Note: Parameters of CatBoost model: learning rate = 0.01, depth = 9, iterations = 200, loss_function = “MAE”; parameters of XGBoost model: learning_rate = 0.03, max_depth = 9, n_estimators = 200, min_child_weight = 7. MAE = mean absolute error; RMSE = root mean squared error; NB = negative binomial; ZINB = zero-inflated negative binomial.

As shown in Table 2, the MAE and RMSE of the CatBoost model are lower than that of the NB regression model, the ZINB regression model, and the XGBoost model. The performance of the CatBoost model was increased over the NB model by 52.5% according to the MAE, and by 7.5% according to the RMSE, both of which indicate that the CatBoost model has better prediction ability and is more suitable for the traffic safety model than the traditional NB regression model.

Safety Influencing Factors

Because the CatBoost model displayed better performance, it was used to explore and analyze the relationships between safety influencing factors and crash frequency. As mentioned, however, the prediction output of the complex black box machine-learning model is difficult to analyze. For this purpose, the interpretable machine-learning framework SHAP can be an effective solution.

SHAP is an additive interpretation model based on Shapley value theory, which is used to describe the marginal contribution of all variables in cooperative game theory. It calculates the marginal contribution of a feature when it is added to the model, and then takes a mean value that considers the different marginal contributions of the feature in all feature sequences. Note that the ordinate is not the value of dependent variable y, but rather the SHAP value. Compared with the interpretation of variables in traditional statistical models, SHAP has more abundant explanatory information, which can improve the reliability of prediction results of the model and reveal complex influencing relationships between the features and the predicted values. Not only can it explain a single prediction instance, but it can also generate a matrix from the SHAP value of each instance for global interpretation. More specifically, for a single prediction instance, it can reflect the influence of the features in each sample and show the positive and negative influence. For global interpretation, it includes feature importance, summary plots, feature dependence, and interactions, which can comprehensively analyze the relationship between safety influencing factors and crashes.

Therefore, to achieve the objectives of this study, SHAP was used to analyze the safety influencing factors of road geometric design, traffic operation characteristics, and time of day based on the trained CatBoost model. It is developed using machine-learning interpretability library SHAP of the Python programming language. Firstly, the feature importance plot was generated by taking the average of the absolute SHAP values of each feature as the importance of the feature. To see the difference in crash types, the plots of total crashes, SV crashes, and MV crashes were drawn respectively, as shown in Figure 1.

Figure 1.

Feature importance plots: (a) total crashes, (b) single-vehicle crashes, and (c) multi-vehicle crashes.

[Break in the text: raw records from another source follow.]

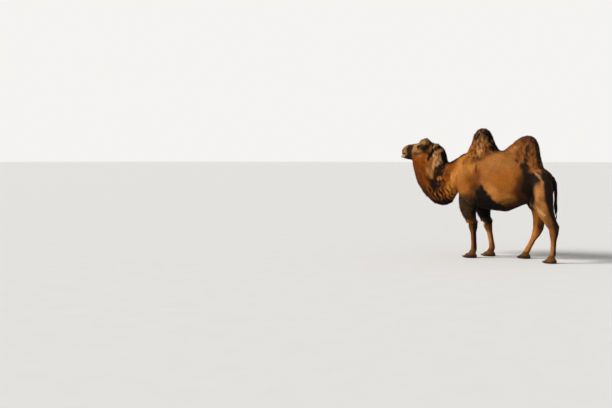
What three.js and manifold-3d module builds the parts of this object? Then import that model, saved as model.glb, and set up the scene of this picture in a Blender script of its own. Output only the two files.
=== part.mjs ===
// A life-size bactrian camel standing at ease, as a still museum model.
// Millimetres. The animal faces -Y, its left side is +X, and it stands on Z = 0.
// Each solid reaches out to the tips of the coat. Flesh is lofted whole and parted with thin cuts.
import * as THREE from "three";
import { mergeVertices } from "three/addons/utils/BufferGeometryUtils.js";
import Module from "manifold-3d";

const wasm = await Module();
wasm.setup();

// Driving dimensions
const GAP = 0.5; // clearance between neighbouring pieces
const HEAD_TURN = THREE.MathUtils.degToRad(14); // the head looks a little to the animal's left
const TURN_FROM = -560; // the neck starts to bend here, along Y
const TURN_TO = -1060; // and is straight again from here on
const TRACK = 200; // from the body's middle to the middle of a foot
const EYE_RADIUS = 25;
const EYE = [92, -1198, 1822];
const FRONT_PAD = { length: 232, width: 196, height: 78 };
const HIND_PAD = { length: 212, width: 172, height: 74 };
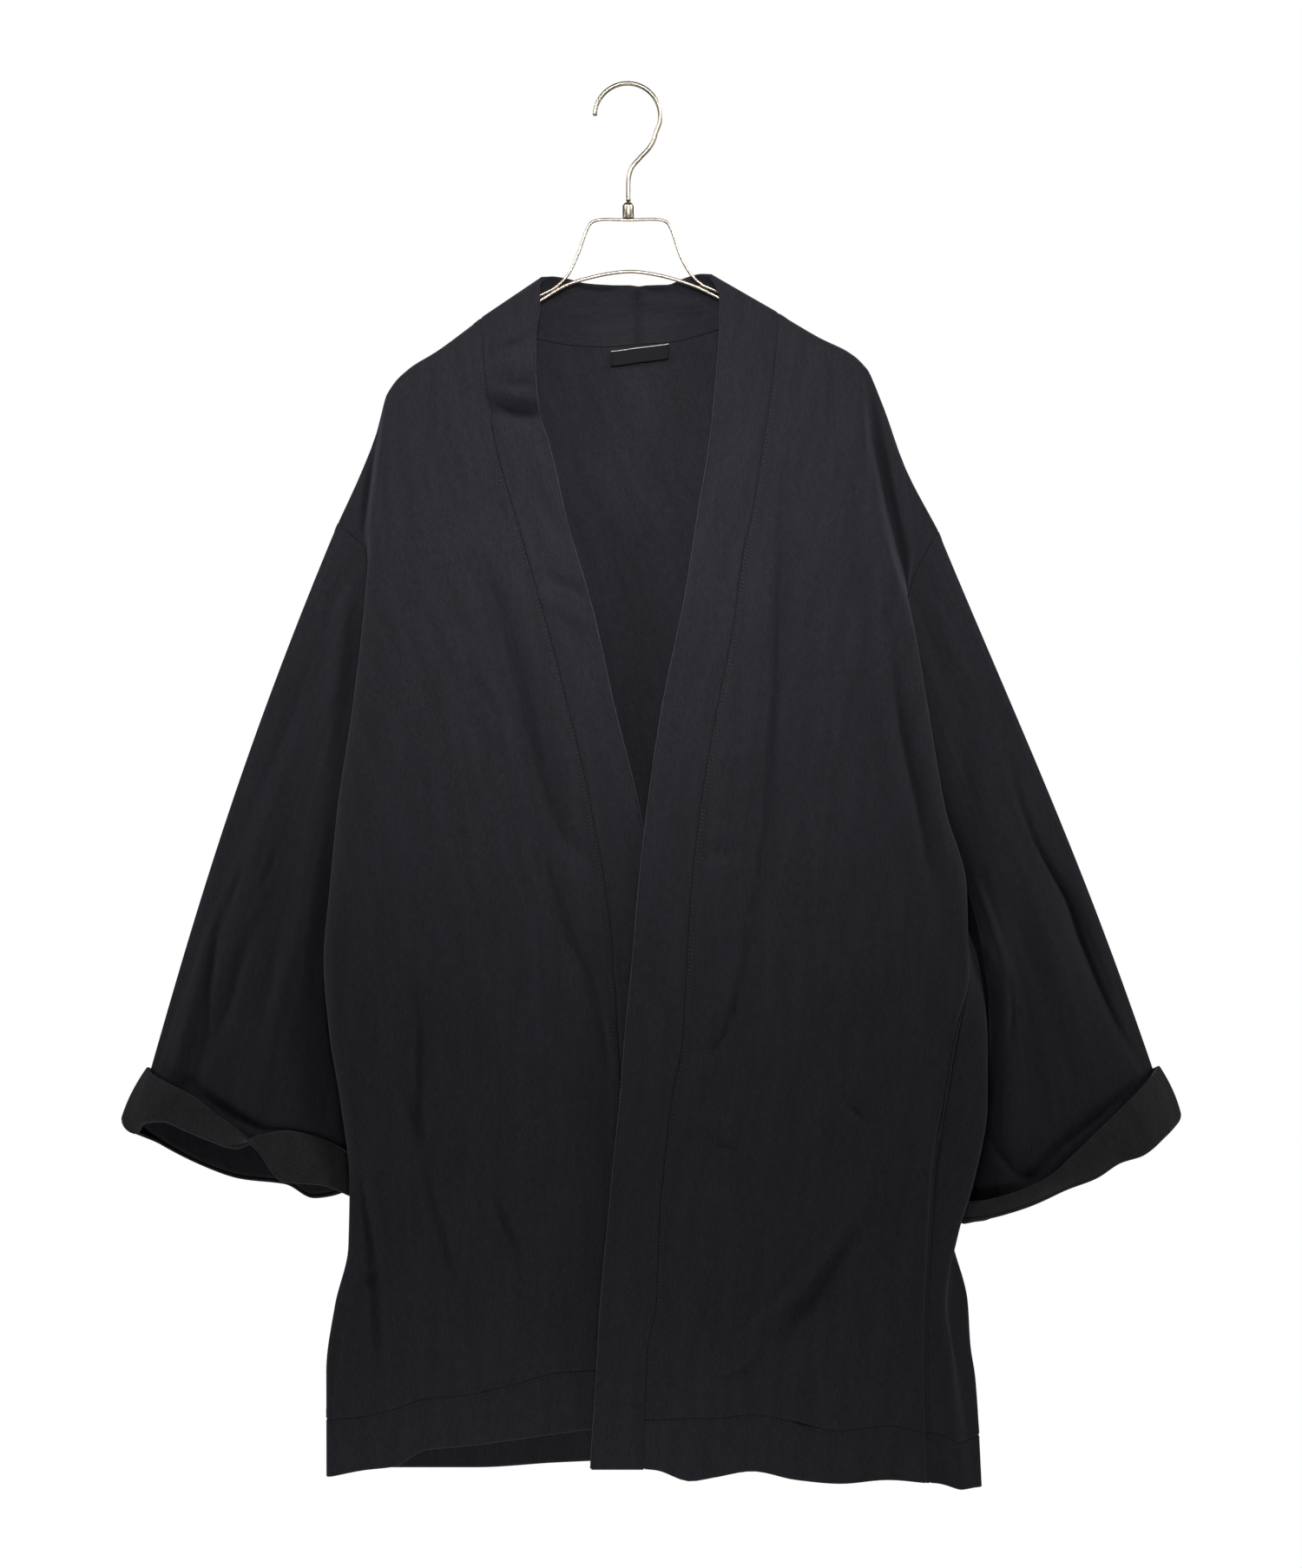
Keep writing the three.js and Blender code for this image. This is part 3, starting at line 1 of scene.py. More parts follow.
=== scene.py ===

It can be observed from Figure 1a that the presence of ramps is the most important factor in freeway crash frequency. In addition, the curve presence, number of lanes, and truck proportion affect the crashes moderately; the time of day, land use, traffic volume, and average speed have little influence on crashes. While most factors have shown similar influence in the previous literature, the small impact of traffic volume is not supported by previous research and needs to be further analyzed. As for different crash types, Figure 1, b and c, shows that ramp type is the most important factor in both SV crashes and MV crashes. However, unlike total crashes, SV crashes are greatly influenced by the time of day, while the importance ranking of MV crash influencing factors are almost the same as that of the total accidents.

To further understand the relationship between safety influencing factors and crash frequency, a summary plot of SHAP values is drawn using total crashes as an example, which shows the distribution of each feature’s SHAP value. The relationship between the value of each influencing factor and total crashes is presented using color coding. The summary plot of the SHAP value result is shown in Figure 2.

Figure 2.

Summary plot of SHAP value results (color online only).

The results in Figure 2 show that ramps, curves, truck proportion, and land use have clear associations with crashes. In these four factors, the feature values are clearly separated between low (blue) and high (red). More specifically, crashes on freeways mostly happen near ramps; the more complex the ramp type in the road segment, the higher the number of crashes; there are more crashes on curved road segments than on straight road segments and more crashes in urban areas than in suburban areas. It is worth mentioning that truck proportion, however, is negatively correlated with crashes, which does not conform to the general perception but is consistent with some previous research results ( 21 ). In contrast, the overlapping colors for the number of lanes, time of day, traffic volume, and average speed show that these influencing factors do not have an apparent directional impact on crashes. The directional impact of these four features is mixed.

To further analyze the specific impact of the factors’ relationships with freeway crashes, SHAP partial dependence plots (PDPs) were drawn, as shown in Figure 3.

Figure 3.

SHAP partial dependence plot results: (a) ramp type, (b) curve type, (c) number of lanes, (d) truck proportion, (e) hour of day, (f) land use, (g) traffic volume, and (h) average speed.

It can be observed from Figure 3a that there is a positive correlation between ramp type and crashes. Crashes are more likely to happen on the segments with ramps than the segments without ramps, which has an x-axis value of 0. Segments with more than one ramp are more likely to cause crashes than a single ramp (values 1 and 2). In segments with multiple ramps, segments with two entrance ramps (value 5) are the most dangerous, followed by two ramps, first in and then out (value 3), and finally two ramps, first out and then in (value 4).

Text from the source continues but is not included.